Vida e propriedade privada

A relação entre vida e propriedade privada nos confronta com frequência. Podemos até não perceber, mas é muito recorrente. Narrarei dois casos simples, verídicos, testemunhados por mim, ocorridos em dois bairros periféricos da capital, e que são didáticos para o entendimento daquela relação.

Caso 1 (set/18): uma pessoa está em seu apartamento e ouve um grito de mulher pedindo socorro. Liga para a polícia e informa que talvez seja uma tentativa de feminicídio. A viatura leva 1h para chegar. A pessoa vai até a rua e diz aos PMs o que ouviu. Nenhum dos agentes desembarca. O motorista diz que “isso é coisa de marido e mulher”. A pessoa informa que “coisa de marido e mulher pode terminar em homicídio”. O agente responde que precisaria de uma autorização por escrito do síndico para entrar ali. A pessoa responde que isso não existe e que qualquer pessoa pode entrar em residência alheia se tiver como justificativa salvar uma vida. O policial na poltrona do passageiro começa a demonstrar insatisfação. Entendendo que nada iria ocorrer e começando a temer por sua integridade, a pessoa agradece a atenção dos PMs pelos 2min perdidos e eles vão embora. Obs.: no dia seguinte, descobriu-se que a mulher pediu socorro porque seu marido e seu irmão estavam brigando.
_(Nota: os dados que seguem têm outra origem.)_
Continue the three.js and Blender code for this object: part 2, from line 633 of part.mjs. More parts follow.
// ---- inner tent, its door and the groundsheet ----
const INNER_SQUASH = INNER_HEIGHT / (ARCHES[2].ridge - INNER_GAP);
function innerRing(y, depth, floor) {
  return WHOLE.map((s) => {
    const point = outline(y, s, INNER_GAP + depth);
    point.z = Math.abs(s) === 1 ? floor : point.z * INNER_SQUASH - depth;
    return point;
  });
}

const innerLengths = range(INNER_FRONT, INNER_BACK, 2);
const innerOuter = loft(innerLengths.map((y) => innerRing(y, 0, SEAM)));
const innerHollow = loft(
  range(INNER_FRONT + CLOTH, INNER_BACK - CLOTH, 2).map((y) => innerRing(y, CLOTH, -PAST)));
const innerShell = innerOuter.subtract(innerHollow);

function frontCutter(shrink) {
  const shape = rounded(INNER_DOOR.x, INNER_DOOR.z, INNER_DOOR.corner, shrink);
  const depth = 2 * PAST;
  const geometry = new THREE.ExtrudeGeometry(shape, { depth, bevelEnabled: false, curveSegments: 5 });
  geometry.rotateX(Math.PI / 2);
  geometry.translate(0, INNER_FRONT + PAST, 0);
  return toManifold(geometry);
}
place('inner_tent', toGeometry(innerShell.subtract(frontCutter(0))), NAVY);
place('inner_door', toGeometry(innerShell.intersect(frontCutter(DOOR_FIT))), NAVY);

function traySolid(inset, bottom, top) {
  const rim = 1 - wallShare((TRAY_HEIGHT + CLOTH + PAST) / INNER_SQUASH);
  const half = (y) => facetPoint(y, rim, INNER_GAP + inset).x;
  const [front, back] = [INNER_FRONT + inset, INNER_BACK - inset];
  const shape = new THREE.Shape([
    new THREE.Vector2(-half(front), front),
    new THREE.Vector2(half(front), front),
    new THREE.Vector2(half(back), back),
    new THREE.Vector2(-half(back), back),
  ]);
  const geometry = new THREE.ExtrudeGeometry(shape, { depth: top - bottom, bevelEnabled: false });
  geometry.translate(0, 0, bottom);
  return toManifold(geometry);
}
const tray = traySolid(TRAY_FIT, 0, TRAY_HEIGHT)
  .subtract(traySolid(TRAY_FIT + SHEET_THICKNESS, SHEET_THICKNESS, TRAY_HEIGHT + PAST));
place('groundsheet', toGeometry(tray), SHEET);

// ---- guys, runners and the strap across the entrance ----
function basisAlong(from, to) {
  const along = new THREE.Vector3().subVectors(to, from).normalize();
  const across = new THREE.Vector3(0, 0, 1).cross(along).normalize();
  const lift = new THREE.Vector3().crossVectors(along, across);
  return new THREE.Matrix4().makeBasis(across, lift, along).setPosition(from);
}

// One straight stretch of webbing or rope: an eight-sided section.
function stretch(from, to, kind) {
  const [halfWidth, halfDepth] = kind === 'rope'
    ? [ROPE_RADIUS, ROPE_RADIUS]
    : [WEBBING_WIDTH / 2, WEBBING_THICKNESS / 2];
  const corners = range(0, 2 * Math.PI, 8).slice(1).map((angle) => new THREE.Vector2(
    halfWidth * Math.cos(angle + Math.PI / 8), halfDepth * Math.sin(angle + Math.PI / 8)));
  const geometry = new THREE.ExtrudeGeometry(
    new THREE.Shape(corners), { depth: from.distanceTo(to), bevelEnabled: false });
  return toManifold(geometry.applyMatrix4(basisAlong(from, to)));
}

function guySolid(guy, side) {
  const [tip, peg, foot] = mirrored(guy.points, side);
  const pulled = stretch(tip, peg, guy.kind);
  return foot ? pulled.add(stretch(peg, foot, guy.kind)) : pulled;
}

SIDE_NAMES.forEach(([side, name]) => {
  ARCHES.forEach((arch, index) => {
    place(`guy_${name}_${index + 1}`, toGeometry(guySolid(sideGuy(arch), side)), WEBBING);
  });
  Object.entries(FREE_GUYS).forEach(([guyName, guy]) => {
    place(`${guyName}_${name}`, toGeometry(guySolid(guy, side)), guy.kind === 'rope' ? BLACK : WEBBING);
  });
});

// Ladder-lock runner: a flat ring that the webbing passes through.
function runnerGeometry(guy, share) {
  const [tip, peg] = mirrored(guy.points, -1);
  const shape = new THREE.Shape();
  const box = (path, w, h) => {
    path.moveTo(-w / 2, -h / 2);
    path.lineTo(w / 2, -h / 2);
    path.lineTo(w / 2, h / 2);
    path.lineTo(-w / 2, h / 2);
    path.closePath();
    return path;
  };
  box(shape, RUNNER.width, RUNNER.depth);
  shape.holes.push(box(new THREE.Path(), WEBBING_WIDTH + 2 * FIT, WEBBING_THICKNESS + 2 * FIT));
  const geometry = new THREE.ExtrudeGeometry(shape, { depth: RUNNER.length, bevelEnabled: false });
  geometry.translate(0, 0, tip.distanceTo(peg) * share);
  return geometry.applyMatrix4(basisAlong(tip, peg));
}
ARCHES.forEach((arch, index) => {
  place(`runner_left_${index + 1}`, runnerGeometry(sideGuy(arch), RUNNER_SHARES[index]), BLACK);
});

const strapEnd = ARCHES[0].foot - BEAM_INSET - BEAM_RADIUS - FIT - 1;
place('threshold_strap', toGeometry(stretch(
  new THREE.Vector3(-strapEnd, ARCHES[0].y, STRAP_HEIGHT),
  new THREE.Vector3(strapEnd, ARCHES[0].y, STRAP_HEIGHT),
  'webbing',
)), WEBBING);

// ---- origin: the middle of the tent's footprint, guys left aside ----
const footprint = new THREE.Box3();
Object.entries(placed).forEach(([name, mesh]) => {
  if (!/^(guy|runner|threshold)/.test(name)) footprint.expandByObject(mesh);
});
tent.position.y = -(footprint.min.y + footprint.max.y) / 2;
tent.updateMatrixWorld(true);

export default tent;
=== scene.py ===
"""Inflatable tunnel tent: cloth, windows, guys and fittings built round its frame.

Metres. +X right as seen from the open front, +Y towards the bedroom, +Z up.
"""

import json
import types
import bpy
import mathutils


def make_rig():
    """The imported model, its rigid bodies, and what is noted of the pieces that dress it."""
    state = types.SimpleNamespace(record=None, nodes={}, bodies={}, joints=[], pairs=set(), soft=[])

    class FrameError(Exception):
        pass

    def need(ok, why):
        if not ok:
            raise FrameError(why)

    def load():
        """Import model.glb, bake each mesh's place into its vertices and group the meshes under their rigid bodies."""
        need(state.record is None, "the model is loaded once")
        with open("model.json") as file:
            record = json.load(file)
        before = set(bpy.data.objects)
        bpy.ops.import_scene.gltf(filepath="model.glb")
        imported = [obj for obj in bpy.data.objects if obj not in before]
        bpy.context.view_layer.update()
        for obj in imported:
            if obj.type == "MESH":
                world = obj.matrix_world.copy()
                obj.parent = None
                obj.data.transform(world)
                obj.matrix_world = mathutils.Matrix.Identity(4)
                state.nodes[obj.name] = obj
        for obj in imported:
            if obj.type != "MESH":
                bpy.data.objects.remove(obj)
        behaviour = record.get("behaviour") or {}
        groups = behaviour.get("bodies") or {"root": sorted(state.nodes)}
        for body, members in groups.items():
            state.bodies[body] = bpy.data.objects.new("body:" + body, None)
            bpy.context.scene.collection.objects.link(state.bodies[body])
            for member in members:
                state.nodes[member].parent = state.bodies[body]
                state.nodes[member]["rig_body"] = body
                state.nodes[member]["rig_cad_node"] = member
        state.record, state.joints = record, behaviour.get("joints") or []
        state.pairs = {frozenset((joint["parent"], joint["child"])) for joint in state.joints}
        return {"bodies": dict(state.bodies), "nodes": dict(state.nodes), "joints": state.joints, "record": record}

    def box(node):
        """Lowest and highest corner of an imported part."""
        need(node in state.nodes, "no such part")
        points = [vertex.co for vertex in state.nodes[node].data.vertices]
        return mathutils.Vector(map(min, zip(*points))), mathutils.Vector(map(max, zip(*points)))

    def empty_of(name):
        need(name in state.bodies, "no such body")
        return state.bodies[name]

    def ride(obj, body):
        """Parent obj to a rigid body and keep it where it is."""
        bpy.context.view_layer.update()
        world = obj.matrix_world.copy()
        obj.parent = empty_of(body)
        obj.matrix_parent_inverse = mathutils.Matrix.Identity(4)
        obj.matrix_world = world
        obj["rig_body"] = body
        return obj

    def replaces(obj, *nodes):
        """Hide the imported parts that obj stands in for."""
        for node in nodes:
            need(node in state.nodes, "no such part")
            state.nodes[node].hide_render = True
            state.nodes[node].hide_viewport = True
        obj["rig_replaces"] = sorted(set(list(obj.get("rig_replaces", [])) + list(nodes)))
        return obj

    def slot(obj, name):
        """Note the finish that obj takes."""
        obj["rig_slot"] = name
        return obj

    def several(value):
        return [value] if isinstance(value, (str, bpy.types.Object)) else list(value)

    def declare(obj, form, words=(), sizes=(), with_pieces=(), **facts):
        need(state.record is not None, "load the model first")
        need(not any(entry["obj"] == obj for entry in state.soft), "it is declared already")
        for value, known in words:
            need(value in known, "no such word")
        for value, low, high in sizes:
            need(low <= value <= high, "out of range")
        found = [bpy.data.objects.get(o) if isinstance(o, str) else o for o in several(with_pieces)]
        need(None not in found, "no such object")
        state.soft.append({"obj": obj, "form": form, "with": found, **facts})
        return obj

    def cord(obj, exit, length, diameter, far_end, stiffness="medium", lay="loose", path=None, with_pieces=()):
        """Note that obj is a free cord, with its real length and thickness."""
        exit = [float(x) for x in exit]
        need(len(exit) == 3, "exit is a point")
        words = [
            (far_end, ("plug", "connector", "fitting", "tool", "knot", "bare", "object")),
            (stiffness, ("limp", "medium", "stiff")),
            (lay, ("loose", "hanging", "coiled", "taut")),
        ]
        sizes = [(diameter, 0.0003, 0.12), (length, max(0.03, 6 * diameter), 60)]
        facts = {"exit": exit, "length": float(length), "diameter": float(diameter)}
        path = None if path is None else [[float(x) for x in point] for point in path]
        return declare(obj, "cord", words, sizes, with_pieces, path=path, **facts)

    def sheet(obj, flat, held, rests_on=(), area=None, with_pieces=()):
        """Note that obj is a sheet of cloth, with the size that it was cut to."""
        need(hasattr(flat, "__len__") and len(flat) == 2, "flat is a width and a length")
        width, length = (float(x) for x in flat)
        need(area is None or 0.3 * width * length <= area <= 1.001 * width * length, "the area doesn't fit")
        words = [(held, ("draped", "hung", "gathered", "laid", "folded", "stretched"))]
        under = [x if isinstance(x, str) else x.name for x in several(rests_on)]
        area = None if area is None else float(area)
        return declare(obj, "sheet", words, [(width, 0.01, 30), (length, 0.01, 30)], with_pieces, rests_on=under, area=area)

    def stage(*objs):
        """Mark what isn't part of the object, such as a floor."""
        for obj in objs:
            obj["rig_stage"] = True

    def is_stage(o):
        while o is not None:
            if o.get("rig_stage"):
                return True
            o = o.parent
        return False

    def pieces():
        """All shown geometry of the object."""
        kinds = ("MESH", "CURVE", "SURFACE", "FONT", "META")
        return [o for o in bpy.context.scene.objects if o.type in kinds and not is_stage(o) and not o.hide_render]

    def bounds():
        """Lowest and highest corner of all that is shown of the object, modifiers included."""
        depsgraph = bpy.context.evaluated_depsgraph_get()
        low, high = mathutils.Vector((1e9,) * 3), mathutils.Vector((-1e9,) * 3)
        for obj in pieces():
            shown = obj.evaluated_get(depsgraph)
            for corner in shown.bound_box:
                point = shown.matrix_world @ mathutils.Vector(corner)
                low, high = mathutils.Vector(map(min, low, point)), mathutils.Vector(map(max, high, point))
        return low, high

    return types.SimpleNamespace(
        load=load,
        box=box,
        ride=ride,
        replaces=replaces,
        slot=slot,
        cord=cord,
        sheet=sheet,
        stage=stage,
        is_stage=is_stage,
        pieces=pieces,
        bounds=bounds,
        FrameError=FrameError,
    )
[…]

Caso 2 (fev/19): a campainha da casa toca. A pessoa vai abrir e vê três PMs e um civil. Este diz que seu celular de R$ 6 mil foi furtado e que, por meio de um rastreador, o sinal do celular estava vindo de dentro daquela casa. Acuada, a pessoa autoriza a entrada de todos. Durante 15min, os agentes vasculham cada palmo do jardim e do quintal da casa. Sem nada achar, se retiram. Foram na casa vizinha, num estabelecimento comercial e, por fim, pularam um muro e entraram em um terreno baldio, onde, em meio a insetos e a pequenos animais, finalmente, após cerca de 40min, encontraram o aparelho.

Em uma sociedade movida pela lógica do consumo, a propriedade privada tem mais importância do que a vida de uma pessoa. Esses casos ajudam a entender como isso funciona, sem sequer precisar recorrer a casos estruturais.